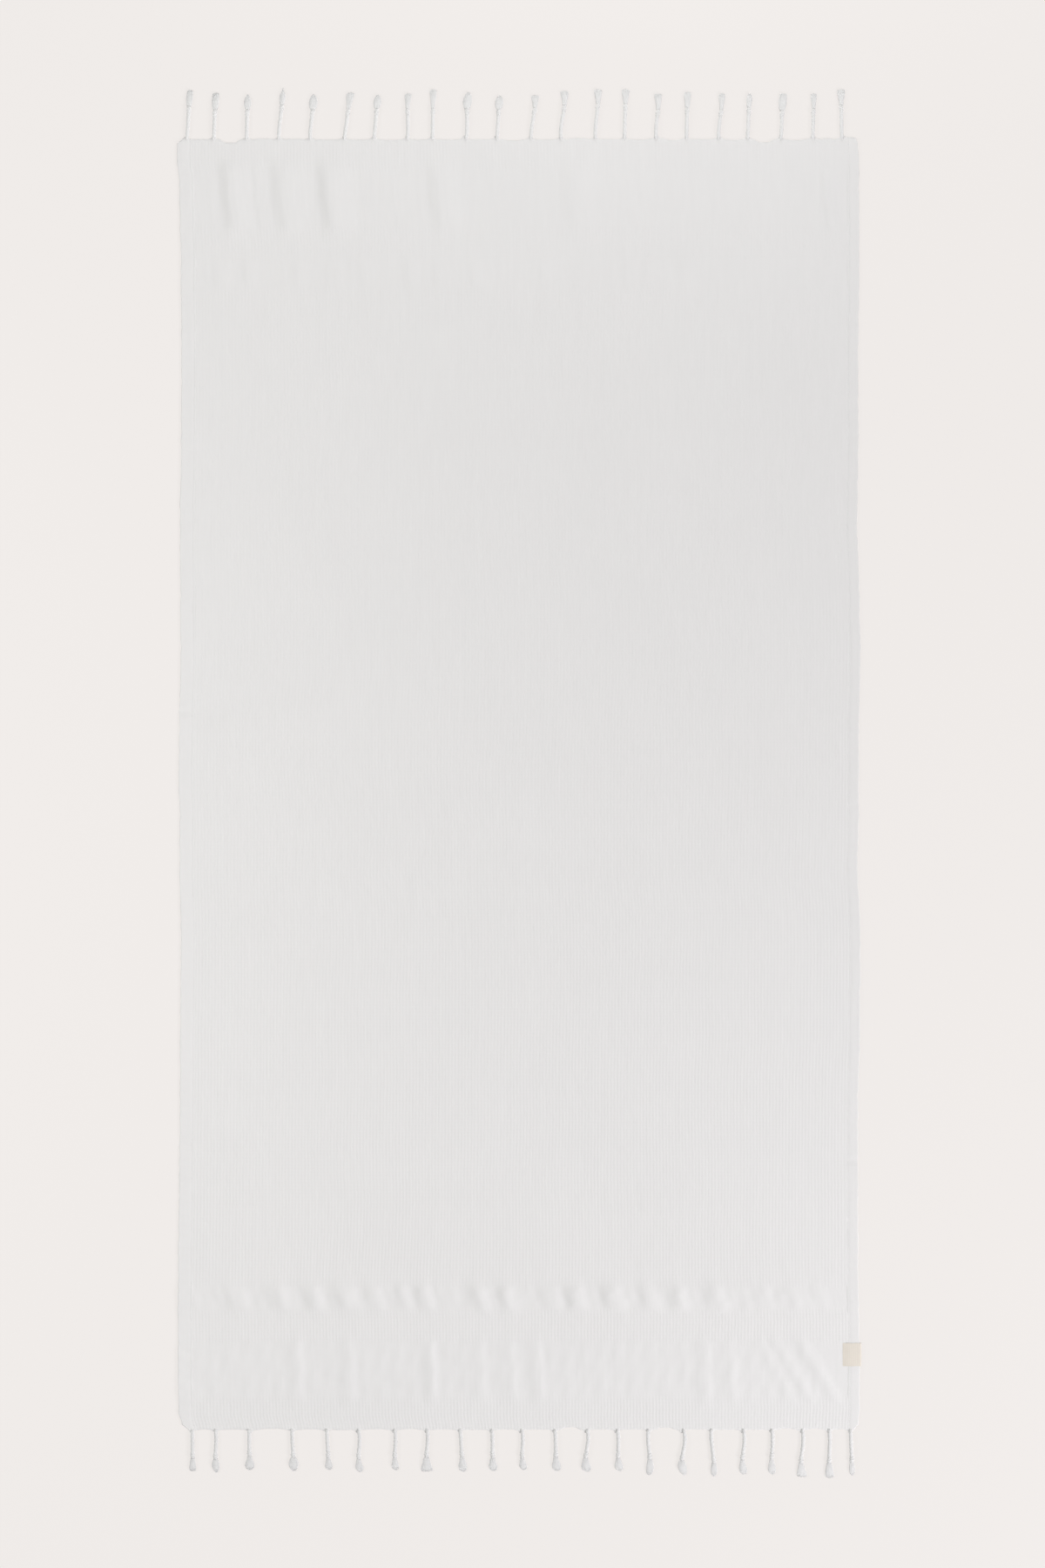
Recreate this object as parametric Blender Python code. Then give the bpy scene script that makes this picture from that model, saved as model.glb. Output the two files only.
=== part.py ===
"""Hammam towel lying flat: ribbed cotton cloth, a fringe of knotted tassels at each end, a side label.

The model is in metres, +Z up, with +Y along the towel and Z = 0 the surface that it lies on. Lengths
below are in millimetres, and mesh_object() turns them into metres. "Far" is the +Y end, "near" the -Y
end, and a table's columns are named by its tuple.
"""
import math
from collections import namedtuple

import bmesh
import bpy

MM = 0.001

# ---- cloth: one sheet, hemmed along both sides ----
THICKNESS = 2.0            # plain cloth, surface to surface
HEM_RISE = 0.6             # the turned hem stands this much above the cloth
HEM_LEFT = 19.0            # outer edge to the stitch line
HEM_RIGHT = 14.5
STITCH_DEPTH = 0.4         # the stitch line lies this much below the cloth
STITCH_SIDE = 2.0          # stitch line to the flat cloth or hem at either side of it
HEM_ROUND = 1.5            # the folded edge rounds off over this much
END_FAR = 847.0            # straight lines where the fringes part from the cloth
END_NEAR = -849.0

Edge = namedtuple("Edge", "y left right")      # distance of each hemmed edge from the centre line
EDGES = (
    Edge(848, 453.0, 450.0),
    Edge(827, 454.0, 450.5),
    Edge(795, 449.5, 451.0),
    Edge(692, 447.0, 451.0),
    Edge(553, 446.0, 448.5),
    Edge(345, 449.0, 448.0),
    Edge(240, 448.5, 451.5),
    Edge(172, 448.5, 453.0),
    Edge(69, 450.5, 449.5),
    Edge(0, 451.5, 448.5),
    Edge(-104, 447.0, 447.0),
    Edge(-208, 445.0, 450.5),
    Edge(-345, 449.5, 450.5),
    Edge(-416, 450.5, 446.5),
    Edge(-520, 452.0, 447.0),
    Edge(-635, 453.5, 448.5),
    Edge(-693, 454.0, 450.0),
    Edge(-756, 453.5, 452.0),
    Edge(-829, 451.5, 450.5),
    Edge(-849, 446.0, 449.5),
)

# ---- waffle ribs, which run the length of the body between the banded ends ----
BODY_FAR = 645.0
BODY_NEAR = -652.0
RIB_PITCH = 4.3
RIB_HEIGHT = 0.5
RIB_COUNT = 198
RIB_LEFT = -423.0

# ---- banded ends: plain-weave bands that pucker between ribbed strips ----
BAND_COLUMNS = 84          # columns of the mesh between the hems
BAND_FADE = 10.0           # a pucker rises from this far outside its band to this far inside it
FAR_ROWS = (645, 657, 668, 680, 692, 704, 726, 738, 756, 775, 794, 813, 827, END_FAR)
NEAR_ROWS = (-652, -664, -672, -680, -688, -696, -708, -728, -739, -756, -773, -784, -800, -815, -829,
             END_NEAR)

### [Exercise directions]
Only the lines from the start of the data to the line holding "END_NEAR = -849.0" are wanted; return them exactly, both ends included.

### [Answer for this exercise]
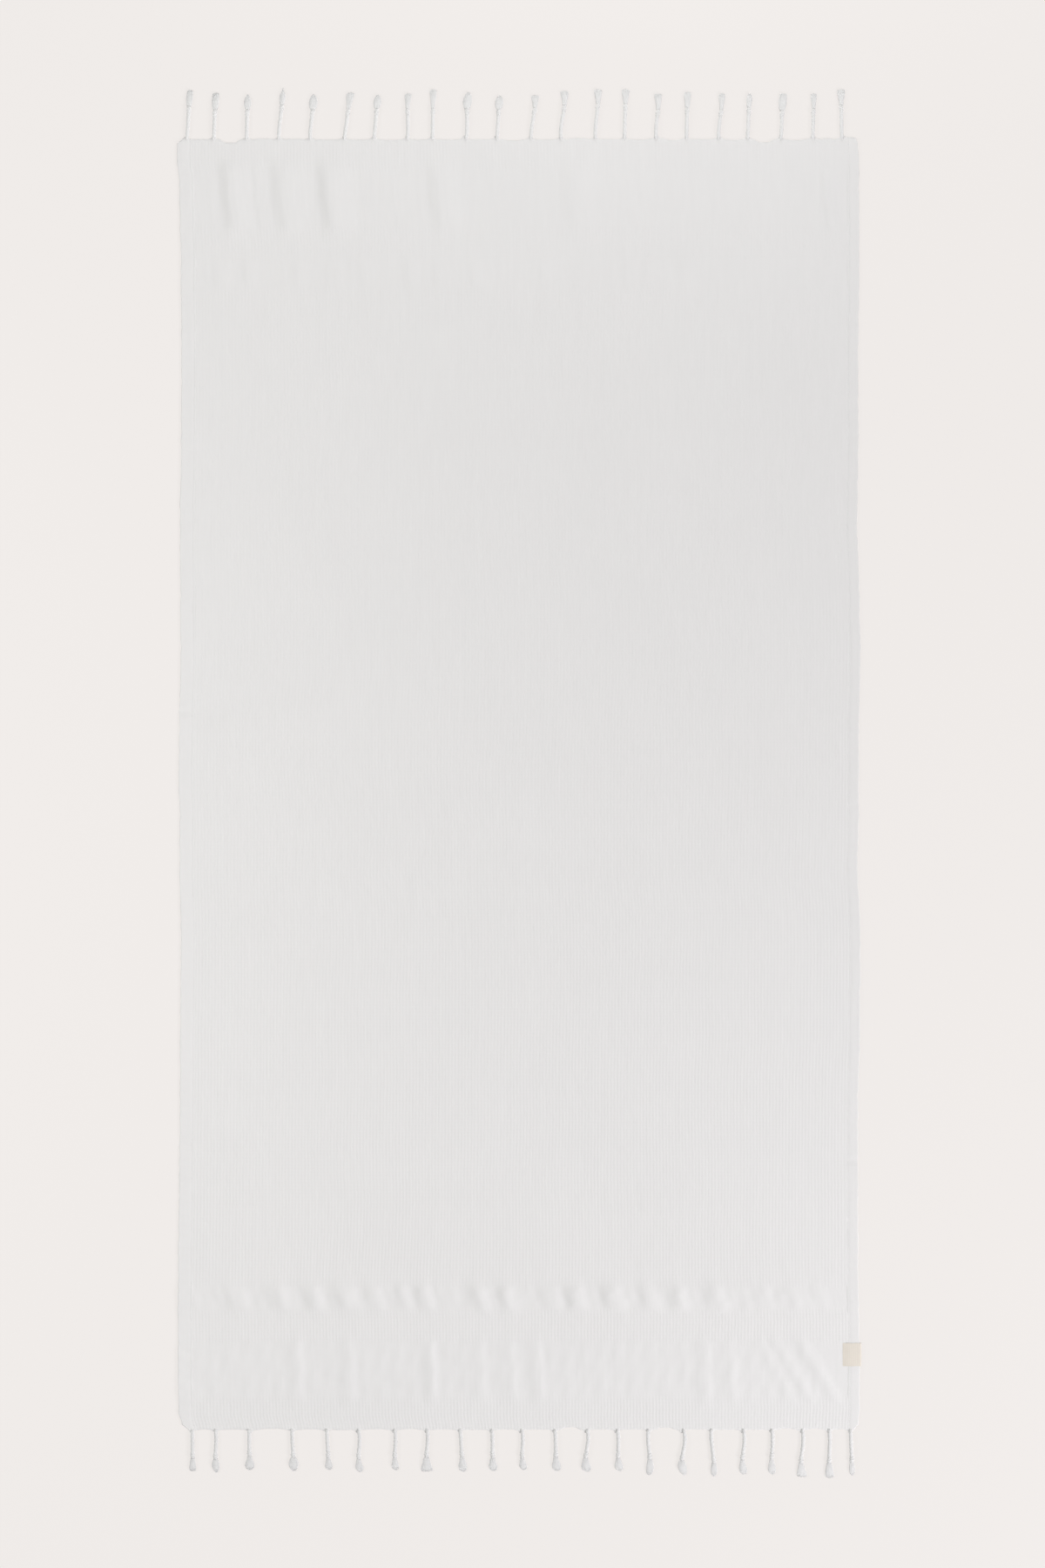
Recreate this object as parametric Blender Python code. Then give the bpy scene script that makes this picture from that model, saved as model.glb. Output the two files only.
=== part.py ===
"""Hammam towel lying flat: ribbed cotton cloth, a fringe of knotted tassels at each end, a side label.

The model is in metres, +Z up, with +Y along the towel and Z = 0 the surface that it lies on. Lengths
below are in millimetres, and mesh_object() turns them into metres. "Far" is the +Y end, "near" the -Y
end, and a table's columns are named by its tuple.
"""
import math
from collections import namedtuple

import bmesh
import bpy

MM = 0.001

# ---- cloth: one sheet, hemmed along both sides ----
THICKNESS = 2.0            # plain cloth, surface to surface
HEM_RISE = 0.6             # the turned hem stands this much above the cloth
HEM_LEFT = 19.0            # outer edge to the stitch line
HEM_RIGHT = 14.5
STITCH_DEPTH = 0.4         # the stitch line lies this much below the cloth
STITCH_SIDE = 2.0          # stitch line to the flat cloth or hem at either side of it
HEM_ROUND = 1.5            # the folded edge rounds off over this much
END_FAR = 847.0            # straight lines where the fringes part from the cloth
END_NEAR = -849.0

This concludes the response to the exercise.